» **Written task**: Extract every line of the material below and reproduce it faithfully.

» **Information provided**:

*****

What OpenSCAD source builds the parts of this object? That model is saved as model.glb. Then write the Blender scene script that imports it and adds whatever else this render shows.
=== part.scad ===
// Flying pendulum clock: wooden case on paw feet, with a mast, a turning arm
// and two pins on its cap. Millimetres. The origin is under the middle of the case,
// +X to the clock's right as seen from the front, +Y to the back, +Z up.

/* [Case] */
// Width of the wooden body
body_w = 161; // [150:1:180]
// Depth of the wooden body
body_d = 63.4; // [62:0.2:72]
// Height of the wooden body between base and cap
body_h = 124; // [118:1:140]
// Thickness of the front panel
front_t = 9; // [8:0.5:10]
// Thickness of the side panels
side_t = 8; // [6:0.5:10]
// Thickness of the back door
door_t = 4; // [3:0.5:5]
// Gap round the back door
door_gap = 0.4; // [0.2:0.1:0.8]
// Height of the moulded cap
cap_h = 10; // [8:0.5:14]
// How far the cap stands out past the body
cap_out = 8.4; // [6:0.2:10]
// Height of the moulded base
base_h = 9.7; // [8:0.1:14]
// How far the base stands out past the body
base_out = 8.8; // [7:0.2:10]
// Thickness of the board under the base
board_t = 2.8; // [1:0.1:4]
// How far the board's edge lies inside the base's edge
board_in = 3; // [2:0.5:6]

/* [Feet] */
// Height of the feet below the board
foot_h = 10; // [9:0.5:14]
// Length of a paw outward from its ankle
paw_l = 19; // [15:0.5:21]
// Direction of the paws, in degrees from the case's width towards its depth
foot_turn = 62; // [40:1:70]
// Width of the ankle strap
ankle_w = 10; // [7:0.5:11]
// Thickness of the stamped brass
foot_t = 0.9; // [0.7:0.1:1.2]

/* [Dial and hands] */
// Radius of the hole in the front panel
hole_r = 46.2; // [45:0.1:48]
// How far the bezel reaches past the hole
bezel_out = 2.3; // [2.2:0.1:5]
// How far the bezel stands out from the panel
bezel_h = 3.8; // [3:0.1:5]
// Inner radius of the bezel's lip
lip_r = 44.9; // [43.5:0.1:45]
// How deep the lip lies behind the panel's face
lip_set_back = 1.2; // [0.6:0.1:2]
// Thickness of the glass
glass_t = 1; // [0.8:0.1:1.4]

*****

» **Result of this exercise**:
What OpenSCAD source builds the parts of this object? That model is saved as model.glb. Then write the Blender scene script that imports it and adds whatever else this render shows.
=== part.scad ===
// Flying pendulum clock: wooden case on paw feet, with a mast, a turning arm
// and two pins on its cap. Millimetres. The origin is under the middle of the case,
// +X to the clock's right as seen from the front, +Y to the back, +Z up.

/* [Case] */
// Width of the wooden body
body_w = 161; // [150:1:180]
// Depth of the wooden body
body_d = 63.4; // [62:0.2:72]
// Height of the wooden body between base and cap
body_h = 124; // [118:1:140]
// Thickness of the front panel
front_t = 9; // [8:0.5:10]
// Thickness of the side panels
side_t = 8; // [6:0.5:10]
// Thickness of the back door
door_t = 4; // [3:0.5:5]
// Gap round the back door
door_gap = 0.4; // [0.2:0.1:0.8]
// Height of the moulded cap
cap_h = 10; // [8:0.5:14]
// How far the cap stands out past the body
cap_out = 8.4; // [6:0.2:10]
// Height of the moulded base
base_h = 9.7; // [8:0.1:14]
// How far the base stands out past the body
base_out = 8.8; // [7:0.2:10]
// Thickness of the board under the base
board_t = 2.8; // [1:0.1:4]
// How far the board's edge lies inside the base's edge
board_in = 3; // [2:0.5:6]

/* [Feet] */
// Height of the feet below the board
foot_h = 10; // [9:0.5:14]
// Length of a paw outward from its ankle
paw_l = 19; // [15:0.5:21]
// Direction of the paws, in degrees from the case's width towards its depth
foot_turn = 62; // [40:1:70]
// Width of the ankle strap
ankle_w = 10; // [7:0.5:11]
// Thickness of the stamped brass
foot_t = 0.9; // [0.7:0.1:1.2]

/* [Dial and hands] */
// Radius of the hole in the front panel
hole_r = 46.2; // [45:0.1:48]
// How far the bezel reaches past the hole
bezel_out = 2.3; // [2.2:0.1:5]
// How far the bezel stands out from the panel
bezel_h = 3.8; // [3:0.1:5]
// Inner radius of the bezel's lip
lip_r = 44.9; // [43.5:0.1:45]
// How deep the lip lies behind the panel's face
lip_set_back = 1.2; // [0.6:0.1:2]
// Thickness of the glass
glass_t = 1; // [0.8:0.1:1.4]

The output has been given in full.